Now flowering in Rotunda Park

Rotunda Park is looking great at the moment and it’s wonderful to see the fruits of Landcare labours. The Silver Wattle Acacia dealbata pictured below is bearing a mass of flowers, bound to attract interest from insects, small birds and Sugar Gliders. This specimen was part of a recent Landcare planting (about three years back I think) that has brought some much needed understorey back into this special local remnant.

Silver Wattle in flower - Rotunda Park, Newstead, 8th August 2009

Silver Wattle in flower - Rotunda Park, Newstead, 8th August 2009

One response to “Now flowering in Rotunda Park

  1. I am going to have a close look at all the Silver Wattles we planted in Rotunda Park. The seed I collected to grow those seedlings (and some planted at my own place at around the same time)was from naturally occurring specimens in the Loddon River at Newstead. Alas now that they are mature I can see that one specimen I planted at my place looks like a hybrid bewteen SILVER WATTLE Acacia dealbata and COOTAMUNDRA WATTLE Acacia baileyana. I will be cutting down the hybrid on my place and if I identify any in Rotunda Park I think they should be cut down too (will discuss with our Landcare group if any are found).

    When I collect seed I can only be sure of one parent. The flowers on the indigenous Newstead Silver Wattles that I collected seed from in December must have been pollinated (6 months earlier, in July) by pollen from flowers on a Cootamundra Wattle. The latter is a species from NSW, planted in Newstead gardens.

    Cootamundra Wattle is a beautiful plant, but it is problematic when planted in our area because it can become a weed, the seeds being spread by birds and possibly ants into bushland areas where it displaces our local species, and by hybridising with our local Silver Wattle it interferes with the genetic integrity of our natural heritage.

    If anyone is unsure about whether they have Silver Wattles or Cootamundra Wattles on their property the best way to distuinguish them is to look at the numbers of pairs of pinnae on each bipinnate leaf. Silver Wattle has 8 to 20 pairs (with each pinnae having 20 to 40 pairs of leaflets), while Cootamundra Wattle has only 2 to 6 pairs of pinnae (with each pinnae having 10 to 24 pairs of leaflets).

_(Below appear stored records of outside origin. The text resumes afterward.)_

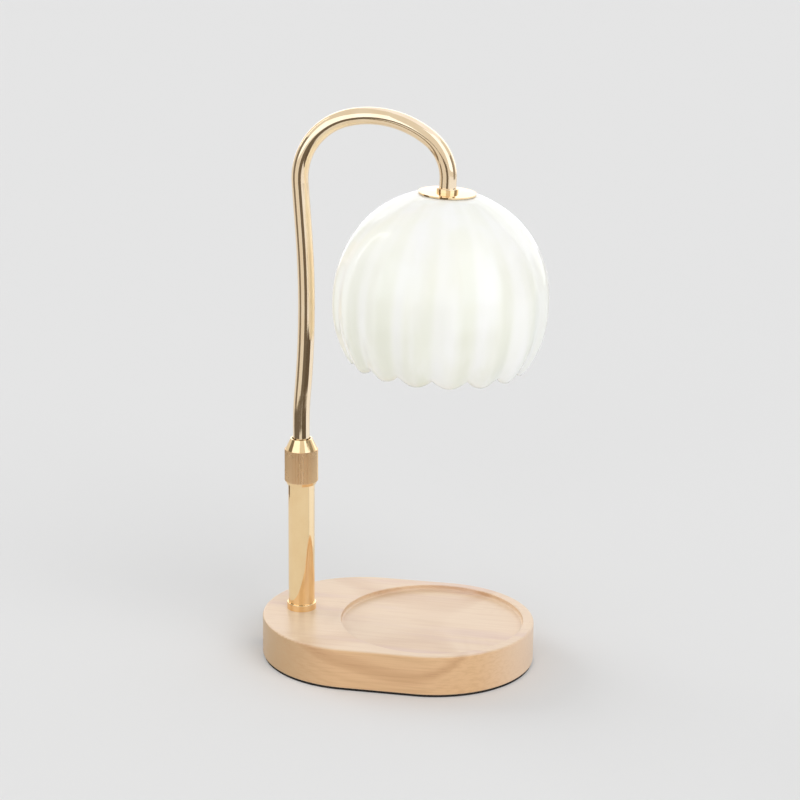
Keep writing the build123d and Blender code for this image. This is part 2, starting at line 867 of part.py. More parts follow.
def make_holder_contacts():
    strips = Sketch()
    for start in pin_places:
        strips += SlotArc(CenterArc((0, 0), pin_radius, start, twist_angle), contact_width)
    contacts = Pos(0, 0, -contact_depth) * extrude(strips, contact_thickness)
    stem = rod(contact_stem_diameter / 2, -contact_depth, -holder_depth + contact_stem_proud)
    for side in (1, -1):
        contacts += Pos(0, side * pin_radius, 0) * stem
    return at_head(contacts)


def make_holder_screws():
    seat = -holder_depth + bracket_thickness
    shank = rod(holder_screw_diameter / 2, seat - holder_screw_length, seat)
    head = rod(holder_screw_head_diameter / 2, seat, seat + holder_screw_head_height)
    screw = shank + head
    return at_head(Part() + [Pos(side * holder_screw_spacing / 2, 0, 0) * screw for side in (1, -1)])


# ------------------------------------------------------------------ bulb
def make_bulb_base():
    boss_low = bulb_depth + bulb_base_height
    base = rod(bulb_base_diameter / 2, -boss_low, -bulb_depth)
    return at_head(base + rod(bulb_boss_diameter / 2, -boss_low - bulb_boss_height, -boss_low))


def make_bulb_pins():
    neck = rod(pin_diameter / 2, -bulb_depth, -pin_head_depth)
    head = rod(pin_head_diameter / 2, -pin_head_depth, -pin_head_depth + pin_head_height)
    pin = neck + head
    return at_head(Part() + [Pos(0, side * pin_radius, 0) * pin for side in (1, -1)])


def make_bulb_reflector():
    neck_top = -bulb_depth - bulb_base_height
    neck_low = neck_top - bulb_neck_height
    face = -bulb_depth - bulb_length
    rim = face + bulb_rim_height
    outer_neck = bulb_base_diameter / 2
    inner_neck = bulb_boss_diameter / 2 + seat_clearance
    outer_rim = bulb_diameter / 2
    inner_rim = outer_rim - bulb_wall

    chord = math.hypot(outer_rim - outer_neck, neck_low - rim)
    normal = ((neck_low - rim) / chord, (outer_rim - outer_neck) / chord)

    def bowl_point(offset):
        middle = ((outer_neck + outer_rim) / 2, (neck_low + rim) / 2)
        return (middle[0] + offset * normal[0], middle[1] + offset * normal[1])

    outline = Wire([
        Line((inner_neck, neck_top), (outer_neck, neck_top)),
        Line((outer_neck, neck_top), (outer_neck, neck_low)),
        ThreePointArc((outer_neck, neck_low), bowl_point(bulb_bowl_bulge), (outer_rim, rim)),
        Line((outer_rim, rim), (outer_rim, face)),
        Line((outer_rim, face), (inner_rim, face)),
        Line((inner_rim, face), (inner_rim, rim)),
        ThreePointArc((inner_rim, rim), bowl_point(bulb_bowl_bulge - bulb_wall), (inner_neck, neck_low)),
        Line((inner_neck, neck_low), (inner_neck, neck_top)),
    ])
    return at_head(revolve(Plane.XZ * make_face(outline), Axis.Z))


def make_bulb_lens():
    radius = bulb_diameter / 2 - bulb_wall - seat_clearance
    low = -bulb_depth - bulb_length + lens_recess
    return at_head(rod(radius, low, low + lens_thickness))


def make_bulb_capsule():
    top = -bulb_depth - bulb_base_height - bulb_boss_height
    radius = capsule_diameter / 2
    tube = rod(radius, top - capsule_length + radius, top)
    return at_head(tube + Pos(0, 0, top - capsule_length + radius) * Sphere(radius))


# ------------------------------------------------------------------ every piece and its file
pieces = {
    "wood_base": make_wood_base,
    "base_pad": make_base_pad,
    "ballast_plate": make_ballast_plate,
    "ballast_screws": make_ballast_screws,
    "cable_gland": make_cable_gland,
    "base_leads": make_base_leads,
    "post_foot_ring": make_post_foot_ring,
    "post_tube": make_post_tube,
    "post_end_bush": make_post_end_bush,
    "post_stud": make_post_stud,
    "post_washer": make_post_washer,
    "post_lock_washer": make_post_lock_washer,
    "post_nut": make_post_nut,
    "clamp_bush": make_clamp_bush,
    "clamp_collet": make_clamp_collet,
    "lock_collar": make_lock_collar,
    "slack_leads": make_slack_leads,
    "guide_sleeve": make_guide_sleeve,
    "neck_tube": make_neck_tube,
    "neck_end_ring": make_end_ring,
    "neck_stop_clip": make_stop_clip,
    "neck_leads": make_neck_leads,
    "neck_ferrule": make_ferrule,
    "shade_cap": make_shade_cap,
    "cap_gasket": make_cap_gasket,
    "glass_shade": make_glass_shade,
    "under_gasket": make_under_gasket,
    "shade_washer": make_shade_washer,
    "shade_nut": make_shade_nut,
    "holder_bracket": make_holder_bracket,
    "bracket_nut": make_bracket_nut,
    "lampholder": make_lampholder,
    "holder_plate": make_holder_plate,
    "holder_contacts": make_holder_contacts,
    "holder_screws": make_holder_screws,
    "bulb_base": make_bulb_base,
    "bulb_pins": make_bulb_pins,
    "bulb_reflector": make_bulb_reflector,
    "bulb_capsule": make_bulb_capsule,
    "bulb_lens": make_bulb_lens,
}

os.makedirs("parts", exist_ok=True)
for name, make_piece in pieces.items():
    export_step(make_piece(), os.path.join("parts", name + ".step"))
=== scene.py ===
"""Looks, light and camera of a candle warmer lamp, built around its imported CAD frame.

The lamp stands on a stadium-shaped wooden base with a sunken candle tray. A bent tube slides in a
post and carries a lobed shade of milky glass, with a reflector bulb inside it. Sizes are in metres
and angles in degrees. +Z is up, +X runs from the post to the tray, and the front looks to -Y.
"""

import json
import logging
import math
from collections.abc import Callable
from dataclasses import dataclass, field
from enum import Enum

import bpy
from mathutils import Matrix, Quaternion, Vector

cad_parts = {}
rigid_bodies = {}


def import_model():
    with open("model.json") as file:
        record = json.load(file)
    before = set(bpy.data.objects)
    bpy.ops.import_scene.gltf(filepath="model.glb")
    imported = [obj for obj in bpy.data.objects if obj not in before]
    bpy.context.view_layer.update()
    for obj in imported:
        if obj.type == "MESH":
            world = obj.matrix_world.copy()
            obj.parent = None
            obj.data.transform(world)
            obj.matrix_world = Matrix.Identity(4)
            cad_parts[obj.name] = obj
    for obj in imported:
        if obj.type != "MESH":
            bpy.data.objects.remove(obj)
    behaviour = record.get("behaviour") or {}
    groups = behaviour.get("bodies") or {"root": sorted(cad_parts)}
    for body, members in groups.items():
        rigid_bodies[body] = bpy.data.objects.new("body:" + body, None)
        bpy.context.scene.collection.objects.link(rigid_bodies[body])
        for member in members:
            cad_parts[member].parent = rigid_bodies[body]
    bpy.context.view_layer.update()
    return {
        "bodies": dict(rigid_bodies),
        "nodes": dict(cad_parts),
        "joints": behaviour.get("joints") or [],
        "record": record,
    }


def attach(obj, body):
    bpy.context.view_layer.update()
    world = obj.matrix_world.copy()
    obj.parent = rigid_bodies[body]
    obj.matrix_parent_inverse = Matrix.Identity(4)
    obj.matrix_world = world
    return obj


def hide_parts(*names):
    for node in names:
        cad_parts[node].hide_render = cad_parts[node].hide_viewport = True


LOG = logging.getLogger("lamp")

Pair = tuple[float, float]
Triple = tuple[float, float, float]
Colour = tuple[float, float, float]
Socket = bpy.types.NodeSocket

# Where an axis stands in a coordinate, and the range that most of a noise keeps to.
X, Z = 0, 2
MIDDLE: Pair = (0.3, 0.7)


class Slot(Enum):
    """The record's material slots."""

    WOOD = "wood"
    POLISHED_GOLD = "polished_gold"
    KNURLED_GOLD = "knurled_gold"
    STEEL = "steel"
    PAD_FOAM = "pad_foam"
    BLACK_RUBBER = "black_rubber"
    SILICONE = "silicone"
    NYLON = "nylon"
    LEAD_INSULATION = "lead_insulation"
    MILK_GLASS = "milk_glass"
    CERAMIC = "ceramic"
    CONTACT_BRONZE = "contact_bronze"
    CLEAR_GLASS = "clear_glass"
    MIRROR_GLASS = "mirror_glass"


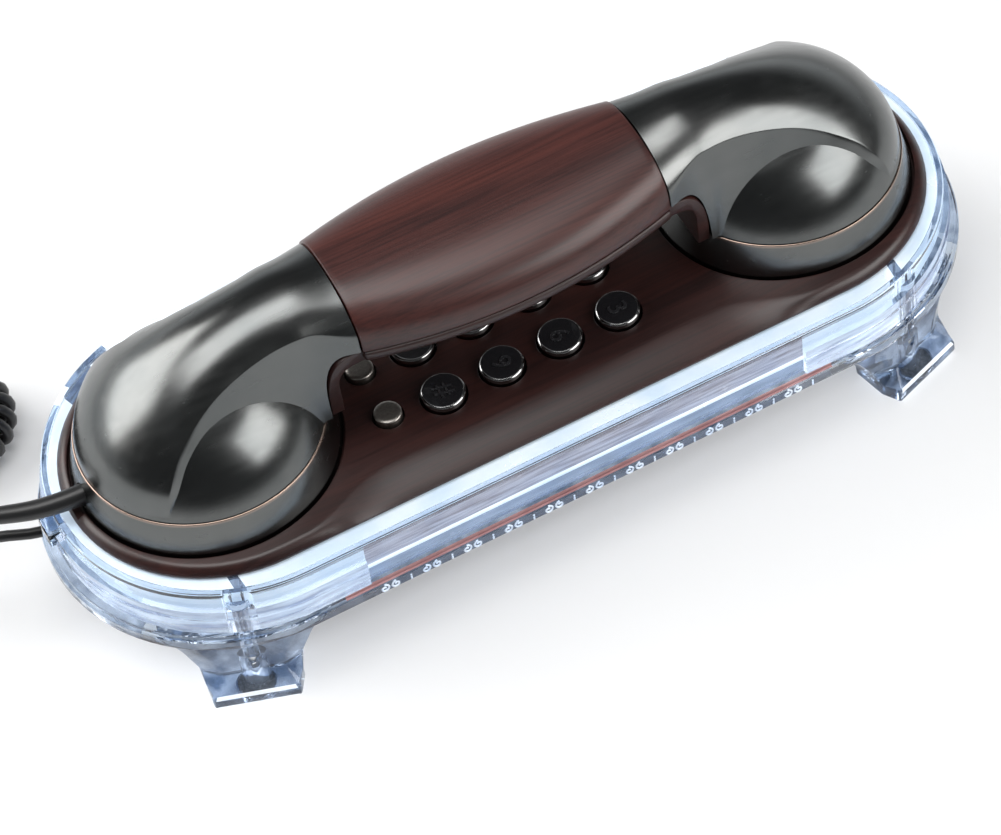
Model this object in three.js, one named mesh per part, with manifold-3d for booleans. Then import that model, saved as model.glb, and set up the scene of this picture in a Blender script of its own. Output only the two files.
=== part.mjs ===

    The NCCMA has produced a leaflet with coloured illustrations describing 3 local bipinnate wattles (Silver Wattle, Late Black Wattle and Deane’s WAttle)and how to distinguish them from 2 ‘weedy’ ones (Early Black Wattle and Cootamundra Wattle, both indigenous to NSW). If anyone needs a copy of that leaflet call me on (03) 5476 2691 or Geoff may be able to put the content of the leaflet on this website.

    The leaflet does not discuss or illustrate hybrids, but Leon Costerman’s excellent book the “Native Trees and Shrubs of South-eastern Australia” says Cootamundra Wattle is known to hybridise with Silver Wattle and Early Black Wattle.

    TAKE HOME MESSAGE: Be careful what you plant!